Interesses esses que, muitas vezes, conflitam com os da sociedade. Ao fim, o que se tem são genuínos representantes dos donos de partidos. Obviamente, a fórmula usada na esfera federal se reproduz nos estados, municípios e no Distrito Federal, ampliando o descompasso entre representante e representados.

Sem a adoção do voto distrital e da possibilidade de se lançar candidatos sem partidos, a representação da sociedade é feita pela metade. O desalento do eleitor aumenta ainda pelo fato de inexistir o mecanismo de recall, capaz deseleger o representante ineficiente e que não corresponde {as expectativas. Mesmo as regras contidas na Lei da Ficha Limpa, de iniciativa popular, saudada como marco histórico nesse processo, foram tolhidas em sua essência com a interposição de mecanismos que relegam para o tempo lento da Justiça a decisão transitada em julgado ou proferida por órgão colegiado.

A questão é: seriam os maus representantes decorrentes diretos de legislação capenga ou simplesmente espelhos de eleitores igualmente ruins e cúmplices.

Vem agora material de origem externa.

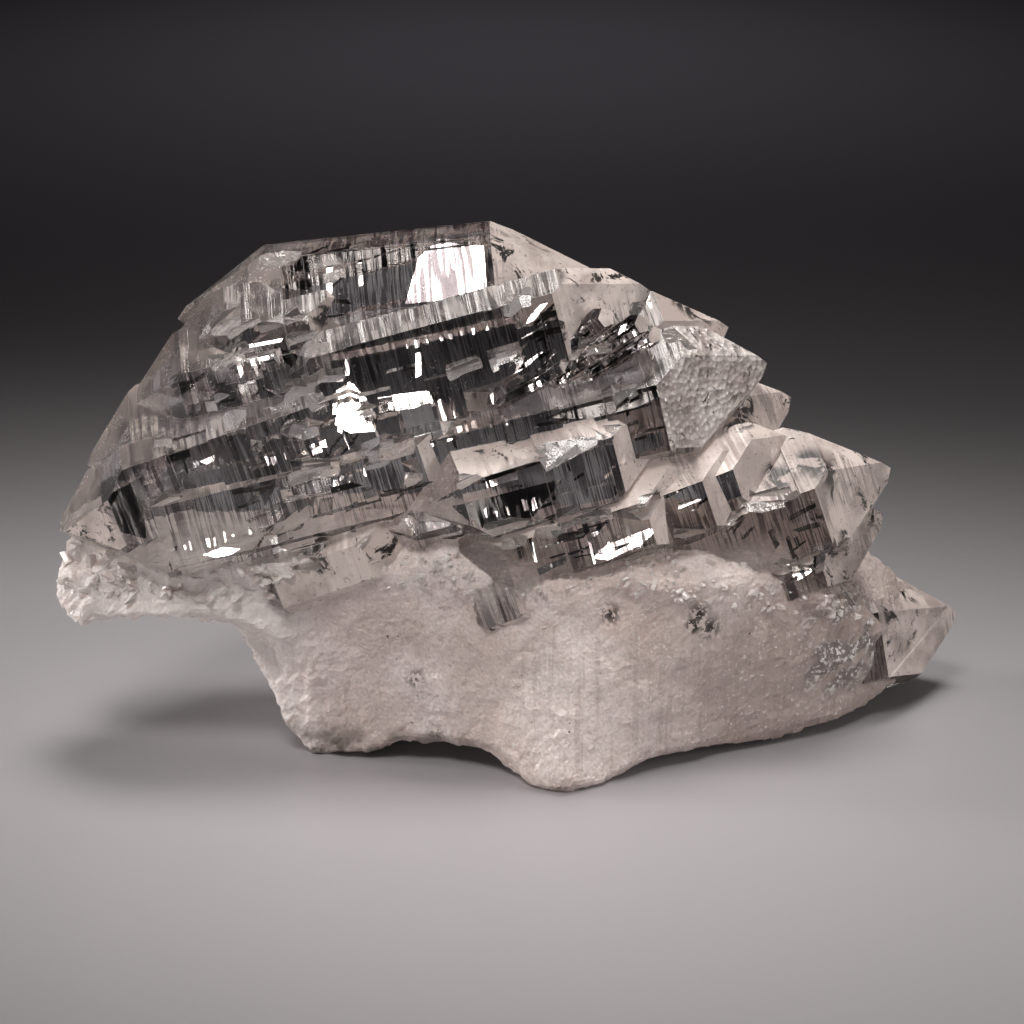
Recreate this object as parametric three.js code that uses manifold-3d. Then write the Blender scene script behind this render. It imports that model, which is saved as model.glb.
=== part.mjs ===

A fórmula que diz que cada sociedade tem os políticos que merece explica parte periférica e ínfima do problema, mas esconde o principal que pode ser resumido em uma questão: o que querem de fato os partidos e seus representantes e o que almeja a sociedade. Se há quem compre, é certo haver quem venda. A proliferação de legenda de aluguel; as eleições milionárias; o financiamento ilegal das campanhas, feito inclusive com dinheiro desviados dos cofres públicos; o voto obrigatório; o poder da marquetagem; e outras sujeiras próprias do nosso processo eleitoral, representam apenas uma face da moeda. O outro lado é simbolizado pelas consequências nefastas para a nação e para as futuras gerações. O imenso trabalho desenvolvido atualmente pelo Ministério Público e pela Polícia Federal, para desbaratar o maior esquema de corrupção de todos os tempos, tem seu nascedouro justamente no processo eleitoral.

Todos aqueles que, de algum modo, são hoje alvos da Justiça nos escândalos de corrupção, foram direta ou indiretamente colocados lá por nossa vontade por meio do voto.